The researchers used that data to demonstrate the existence of highly specialized patterns of connectivity among various regions of the brain. They found that connections may vary in strength by as much as five orders of magnitudes, complemented by greater quantities of weaker connections.
After four years of work, Zeng and her colleagues say they’ve developed a wiring diagram known as a “connectome,” which depicts short- and long-range connections using genetically engineered tracer viruses used to illuminate individual neurons — similar to tracer fire from military weapons, intended solely for tracking purposes. In developing the diagram, the researchers used imaging data collected from the brains of 1,700 laboratory mice, at resolutions smaller than a micrometer.
"The data for the Allen Mouse Brain Connectivity Atlas was collected in a way that's never been done before," Zeng said. "Standardizing the data generation process allowed us to create a 3D common reference space, meaning we could put the data from all of our thousands of experiments next to each other and compare them all in a highly quantitative way at the same time."
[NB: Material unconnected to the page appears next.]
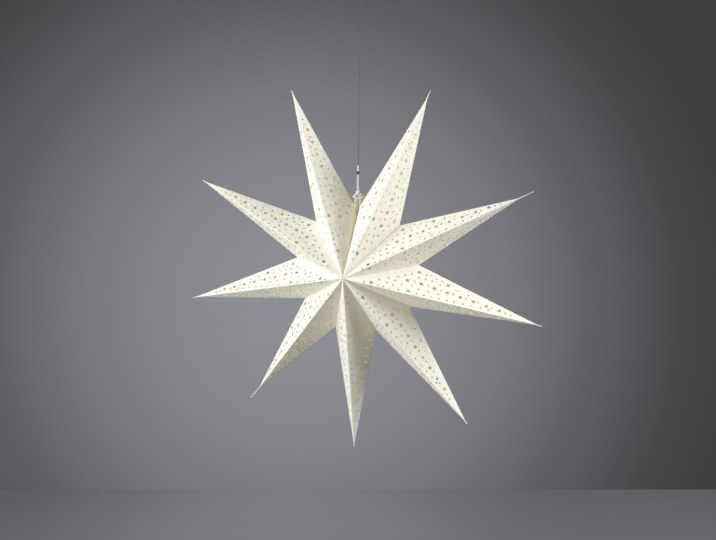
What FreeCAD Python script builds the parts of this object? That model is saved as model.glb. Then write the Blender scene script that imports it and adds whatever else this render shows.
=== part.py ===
# A hanging paper star with nine points, folded from pierced white card.
# Each point is one folded card: a four-sided pyramid, open towards the middle of the star, with
# glue flaps along its open edges. Neighbouring points meet flap to flap. The star opens flat along
# one seam at the top, where a white string ties two tabs together and hangs from a thin thread.
# Frame: Z up, the front of the star faces -Y, and the origin is in the loop at the thread's top.
import FreeCAD, Part
import math
import os
from FreeCAD import Vector

# The star, in millimetres and degrees
POINT_COUNT = 9
TIP_RADIUS = 375.0
VALLEY_RADIUS = 127.0
HALF_DEPTH = 93.0
FAN_ANGLE = 353.8
DROOP_ANGLE = 1.6
SEAM_LEAN = 1.8
SEAM_OPENING = 9.4

# The card of each point, and the length of its tip that is pressed flat into a needle
CARD = 0.35
CUT_DEPTH = 0.7
FLAP_DEPTH = 9.0
SEAM_FLAP_DEPTH = 21.0
AXIS_CLEARANCE = 10.0
CORE_REACH = 1.5
PRESSED_LENGTHS = [13.0, 26.0, 7.0, 3.0, 3.0, 28.0, 6.0, 3.0, 3.0]
NEEDLE_WIDTH = 2.2
NEEDLE_END_WIDTH = 1.0
NEEDLE_OVERLAP = 7.0

# The large holes: how far out along the ridge from the peak, and how far across from the ridge
HOLE_RADIUS = 3.8
HOLE_SIDES = 5
ROW_HOLES = 7
ROW_START = (148.4, 31.8)
ROW_END = (302.6, 12.5)
SINGLE_HOLES = [(54.0, 7.0), (125.5, 7.8), (121.0, 32.2), (140.5, 58.7), (200.0, 43.4)]

# The two tie tabs at the seam
TAB_HEIGHT = 19.0
TAB_FRONT = 4.0
TAB_BASE_BACK = 16.0
TAB_TOP_BACK = 34.0
TIE_HOLE_RADIUS = 2.0
TIE_HOLE_HEIGHT = 15.0

# The string and the thread
STRING_DIAMETER = 1.8
STRAND_GAP = 0.1
THREAD_DIAMETER = 1.0
SEAT_GAP = 0.2
BEND_SHARE = 0.45
HANG_DROP = 545.0
HANG_LOOP_RADIUS = 6.0
TIE_SIDE = 9.0
TIE_RISE = 6.0
TIE_KNOT_RADIUS = 3.6
TIE_KNOT_HEIGHT = 7.0
TIE_KNOT_RISE = 10.5
STRING_END_RISE = 2.5
STRING_LOOP_HEIGHT = 53.0
STRING_LOOP_RADIUS = 1.6
THREAD_KNOT_RADIUS = 3.4
THREAD_KNOT_HEIGHT = 7.0
THREAD_KNOT_DROP = 15.0
LOOP_KNOT_RADIUS = 1.4
LOOP_KNOT_HEIGHT = 4.0

STAR_CENTRE = Vector(0, 0, -HANG_DROP)
PITCH = FAN_ANGLE / POINT_COUNT
SEAM_ANGLE = math.degrees(math.asin(SEAM_OPENING / 2 / VALLEY_RADIUS))


def from_centre(radius, angle, forward=0.0):
    # Angles run clockwise from straight up, as the front of the star is seen
    turn = math.radians(angle)
    return STAR_CENTRE + Vector(radius * math.sin(turn), -forward, radius * math.cos(turn))


def valley_angle(index):
    if index == 0:
        return SEAM_ANGLE
    if index == POINT_COUNT:
        return 360.0 - SEAM_ANGLE
    return (360.0 - FAN_ANGLE) / 2 + PITCH * index


def tip_angle(index):
    # Points hang a little lower than an even fan, and the two at the seam lean towards it
    angle = (360.0 - FAN_ANGLE) / 2 + PITCH * (index + 0.5)
    angle += DROOP_ANGLE * math.sin(math.radians(angle))
    if index == 0:
        angle -= SEAM_LEAN
    if index == POINT_COUNT - 1:
        angle += SEAM_LEAN
    return angle


def flat_face(corners):
    return Part.Face(Part.makePolygon(list(corners) + [corners[0]]))


def solid_of(faces):
    solid = Part.makeSolid(Part.makeShell(faces))
    if solid.Volume < 0:
        solid.reverse()
    return solid


def pyramid(apex, rim, reach=1.0):
    # rim is front, valley, back, valley, and the open end is two planes that meet front to back
    front, one_side, back, other_side = [apex + (corner - apex) * reach for corner in rim]
    faces = [
        flat_face([apex, front, one_side]),
        flat_face([apex, one_side, back]),
        flat_face([apex, back, other_side]),
        flat_face([apex, other_side, front]),
        flat_face([front, one_side, back]),
        flat_face([front, other_side, back]),
    ]
    return solid_of(faces)


def prism(corners, along):
    return flat_face(corners).extrude(along)


def facet_normal(apex, rim_a, rim_b, inside):
    normal = (rim_a - apex).cross(rim_b - apex).normalize()
    if normal.dot(inside - apex) > 0:
        normal = normal * -1
    return normal


def inward_shift(apex, rim, thickness):
    # Moving the pyramid this way moves each of its four walls inwards by the thickness
    middle = (rim[1] + rim[3]) * 0.5
    one = facet_normal(apex, rim[0], rim[1], middle)
    two = facet_normal(apex, rim[0], rim[3], middle)
    scale = one.x * two.z - one.z * two.x
    shift_x = -thickness * (two.z - one.z) / scale
    shift_z = -thickness * (one.x - two.x) / scale
    return Vector(shift_x, 0, shift_z)


def hole_places():
    places = list(SINGLE_HOLES)
    for step in range(ROW_HOLES):
        share = step / (ROW_HOLES - 1)
        along = ROW_START[0] + (ROW_END[0] - ROW_START[0]) * share
        across = ROW_START[1] + (ROW_END[1] - ROW_START[1]) * share
        places.append((along, across))
    return places


def hole_cutters(apex, peak, valley, inside):
    # One cutter for each large hole of the wall between a ridge and a side edge
    outward = facet_normal(apex, peak, valley, inside)
    ridge = (apex - peak).normalize()
    side = valley - peak
    sideways = (side - ridge * side.dot(ridge)).normalize()
    cutters = []
    for along, across in hole_places():
        middle = peak + ridge * along + sideways * across - outward * CUT_DEPTH
        corners = []
        for step in range(HOLE_SIDES):
            turn = 2 * math.pi * step / HOLE_SIDES
            corner = ridge * math.cos(turn) + sideways * math.sin(turn)
            corners.append(middle + corner * HOLE_RADIUS)
        cutters.append(prism(corners, outward * (2 * CUT_DEPTH)))
    return cutters


def needle(angle, pressed_length):
    # The pressed end of the fold, from inside the point of the pyramid to the end of the tip
    depth = Vector(0, 1, 0)
    across = depth.cross((from_centre(TIP_RADIUS, angle) - STAR_CENTRE).normalize())
    start = TIP_RADIUS - pressed_length - NEEDLE_OVERLAP
    sections = []
    for radius, width in ((start, NEEDLE_WIDTH), (TIP_RADIUS, NEEDLE_END_WIDTH)):
        middle = from_centre(radius, angle)
        half = width / 2
        sections.append([middle + across * half, middle + depth * half,
                         middle - across * half, middle - depth * half])
    inner, outer = sections
    faces = [flat_face(inner), flat_face(outer)]
    for index in range(4):
        after = (index + 1) % 4
        faces.append(flat_face([inner[index], inner[after], outer[after]]))
        faces.append(flat_face([inner[index], outer[after], outer[index]]))
    return solid_of(faces)


def tie_tab(angle, inward):
    # A tab that stands up from the seam flap, in the seam's plane, with a hole for the string.
    # Nearly all of it lies behind the string, and it widens upwards.
    low = VALLEY_RADIUS - FLAP_DEPTH
    top = VALLEY_RADIUS + TAB_HEIGHT
    corners = [
        from_centre(low, angle, TAB_FRONT),
        from_centre(top, angle, TAB_FRONT),
        from_centre(top, angle, -TAB_TOP_BACK),
        from_centre(low, angle, -TAB_BASE_BACK),
    ]
    tab = prism(corners, inward * CARD)
    middle = from_centre(VALLEY_RADIUS + TIE_HOLE_HEIGHT, angle) - inward * CARD
    hole = Part.makeCylinder(TIE_HOLE_RADIUS, 3 * CARD, middle, inward)
    return tab.cut(hole)


def card_point(index):
    angle = tip_angle(index)
    pressed_length = PRESSED_LENGTHS[index]
    apex = from_centre(TIP_RADIUS - pressed_length, angle)
    front = from_centre(0, 0, HALF_DEPTH)
    back = from_centre(0, 0, -HALF_DEPTH)
    valleys = [from_centre(VALLEY_RADIUS, valley_angle(index + step)) for step in (0, 1)]
    rim = [front, valleys[0], back, valleys[1]]
    outside = pyramid(apex, rim)

    wall_shift = inward_shift(apex, rim, CARD)
    inside = pyramid(apex, rim, CORE_REACH)
    inside.translate(wall_shift)
    card = outside.cut(inside)

    axis = Part.makeCylinder(AXIS_CLEARANCE, 2 * HALF_DEPTH, front, back - front)
    middle = (valleys[0] + valleys[1]) * 0.5
    for step, valley in enumerate(valleys):
        at_seam = index + step in (0, POINT_COUNT)
        flap_depth = SEAM_FLAP_DEPTH if at_seam else FLAP_DEPTH
        core = pyramid(apex, rim, CORE_REACH)
        core.translate(wall_shift * (flap_depth / CARD))
        inward = facet_normal(STAR_CENTRE, front, valley, middle) * -1
        flap = prism([front, valley, back], inward * CARD)
        card = card.fuse(flap.common(outside).cut(core).cut(axis))
        if at_seam:
            card = card.fuse(tie_tab(valley_angle(index + step), inward))
    card = card.fuse(needle(angle, pressed_length))

    cutters = []
    for peak in (front, back):
        for valley in valleys:
            cutters += hole_cutters(apex, peak, valley, middle)
    return card.cut(Part.makeCompound(cutters)).removeSplitter().Solids[0]


def rounded_route(corners):
    # Straight runs joined by arcs as large as the two runs at each corner allow
    edges = []
    start = corners[0]
    for before, corner, after in zip(corners, corners[1:], corners[2:]):
        arrive = (corner - before).normalize()
        leave = (after - corner).normalize()
        cut_back = BEND_SHARE * min((corner - before).Length, (after - corner).Length)
        turn = arrive.getAngle(leave)
        radius = cut_back / math.tan(turn / 2)
        first = corner - arrive * cut_back
        last = corner + leave * cut_back
        to_middle = (leave - arrive).normalize()
        arc_centre = corner + to_middle * (radius / math.cos(turn / 2))
        halfway = arc_centre - to_middle * radius
        edges.append(Part.LineSegment(start, first).toShape())
        edges.append(Part.Arc(first, halfway, last).toShape())
        print("bend radius", round(radius, 2), "turn", round(math.degrees(turn), 1))
        start = last
    edges.append(Part.LineSegment(start, corners[-1]).toShape())
    return Part.Wire(edges)


def tube(corners, diameter):
    path = rounded_route(corners)
    heading = (corners[1] - corners[0]).normalize()
    ring = Part.Wire(Part.Circle(corners[0], heading, diameter / 2).toShape())
    return path.makePipeShell([ring], True, False)


def string_corners():
    # One length of string: from the tie knot, through both tabs, back through the knot, up to the
    # top of its loop and down to the knot again
    hole_top = VALLEY_RADIUS + TIE_HOLE_HEIGHT + TIE_HOLE_RADIUS
    low = from_centre(hole_top - STRING_DIAMETER / 2 - SEAT_GAP, 0).z
    strand = (STRING_DIAMETER + STRAND_GAP) / 2
    knot = low + TIE_KNOT_RISE
    top = knot + STRING_LOOP_HEIGHT
    return [
        Vector(-strand, 0, knot),
        Vector(-TIE_SIDE, 0, low + TIE_RISE),
        Vector(-TIE_SIDE, 0, low),
        Vector(TIE_SIDE, 0, low),
        Vector(TIE_SIDE, 0, low + TIE_RISE),
        Vector(strand, 0, knot),
        Vector(STRING_LOOP_RADIUS, 0, top),
        Vector(-STRING_LOOP_RADIUS, 0, top),
        Vector(-strand, 0, knot + STRING_END_RISE),
    ]


def upright_knot(middle, radius, height):
    return Part.makeCylinder(radius, height, middle - Vector(0, 0, height / 2))


def string_parts():
    corners = string_corners()
    string = tube(corners, STRING_DIAMETER)
    knot_middle = Vector(0, 0, corners[0].z)
    tie_knot = upright_knot(knot_middle, TIE_KNOT_RADIUS, TIE_KNOT_HEIGHT).cut(string)
    return {"tie_string": string, "tie_knot": tie_knot}


def thread_parts(string):
    string_top = string.BoundBox.ZMax
    beside = STRING_DIAMETER / 2 + THREAD_DIAMETER / 2 + SEAT_GAP
    knot_middle = Vector(0, 0, string_top - THREAD_KNOT_DROP)
    low = knot_middle + Vector(0, beside, THREAD_KNOT_HEIGHT / 2)
    high = Vector(0, 0, -HANG_LOOP_RADIUS - THREAD_DIAMETER / 2 - LOOP_KNOT_HEIGHT)
    length = (high - low).Length
    thread = Part.makeCylinder(THREAD_DIAMETER / 2, length, low, high - low)
    knot = upright_knot(knot_middle, THREAD_KNOT_RADIUS, THREAD_KNOT_HEIGHT).cut(string).cut(thread)
    ring = Part.makeTorus(HANG_LOOP_RADIUS, THREAD_DIAMETER / 2, Vector(0, 0, 0), Vector(0, 1, 0))
    loop_knot_middle = high + Vector(0, 0, LOOP_KNOT_HEIGHT / 2 + THREAD_DIAMETER / 4)
    loop_knot = upright_knot(loop_knot_middle, LOOP_KNOT_RADIUS, LOOP_KNOT_HEIGHT)
    hang_loop = ring.fuse(loop_knot).cut(thread)
    print("thread length", round(length, 1))
    return {"hang_thread": thread, "thread_knot": knot, "hang_loop": hang_loop}


def main():
    os.makedirs("parts", exist_ok=True)
    parts = {}
    for index in range(POINT_COUNT):
        parts["point_%d" % (index + 1)] = card_point(index)
    parts.update(string_parts())
    parts.update(thread_parts(parts["tie_string"]))
    for name, shape in parts.items():
        shape.exportStep("parts/%s.step" % name)
        print(name, shape.isValid(), len(shape.Solids), "volume", round(shape.Volume, 1))


main()
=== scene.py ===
# A hanging paper star: nine folded points of pierced white card, a cotton string and a thin thread.
import math

import bmesh
import bpy
from mathutils import Matrix, Vector, noise
from mathutils.geometry import delaunay_2d_cdt


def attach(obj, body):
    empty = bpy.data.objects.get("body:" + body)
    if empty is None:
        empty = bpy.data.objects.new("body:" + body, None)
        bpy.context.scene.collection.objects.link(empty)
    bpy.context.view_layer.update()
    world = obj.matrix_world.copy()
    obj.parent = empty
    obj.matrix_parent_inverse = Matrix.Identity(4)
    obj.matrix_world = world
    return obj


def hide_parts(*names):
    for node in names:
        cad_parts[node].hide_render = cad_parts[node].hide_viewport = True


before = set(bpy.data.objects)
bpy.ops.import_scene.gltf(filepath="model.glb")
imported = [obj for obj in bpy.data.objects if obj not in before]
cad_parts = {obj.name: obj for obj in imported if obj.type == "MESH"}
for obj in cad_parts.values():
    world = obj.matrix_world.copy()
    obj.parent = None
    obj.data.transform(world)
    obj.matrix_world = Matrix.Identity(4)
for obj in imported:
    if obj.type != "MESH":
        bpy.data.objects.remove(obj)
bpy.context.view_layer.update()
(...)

The research team released the last major update to the atlas last month after publishing earlier drafts on a regular basis since November 2011. The new research tool not only describes the presence of connectivity but its relative strength. "The purpose of the Atlas is to create a new way to map the brain's vast connections systematically and rapidly, and to develop a platform to present the data to users and help them navigate in the friendliest possible way," Zeng said. "But the kind of analysis we have done so far is just the beginning of the deep analysis of the wiring patterns of different brain circuits made possible by this unique collection of data."
Now, scientists from around the world will update the atlas on a continual basis, providing an enduring research tool, according to Ed Callaway, a professor at the Salk Institute for Biological Studies. "Previously, the scientific community had to rely on incomplete, fragmented data sets, like small pieces of a map but at different scales and resolutions, so it was impossible to see the bigger picture,” Callaway said. "Now, we have instant access to complete and consistent data across the entire brain, and the suite of web-based analytic and display tools make it easy to find what you need and to see it in 3D.”
The new tool promises great insights into brain responses to the pathogenesis of varying diseases, Callaway said. "Who you are — all your thoughts and actions your entire life — is based on connections between neurons.”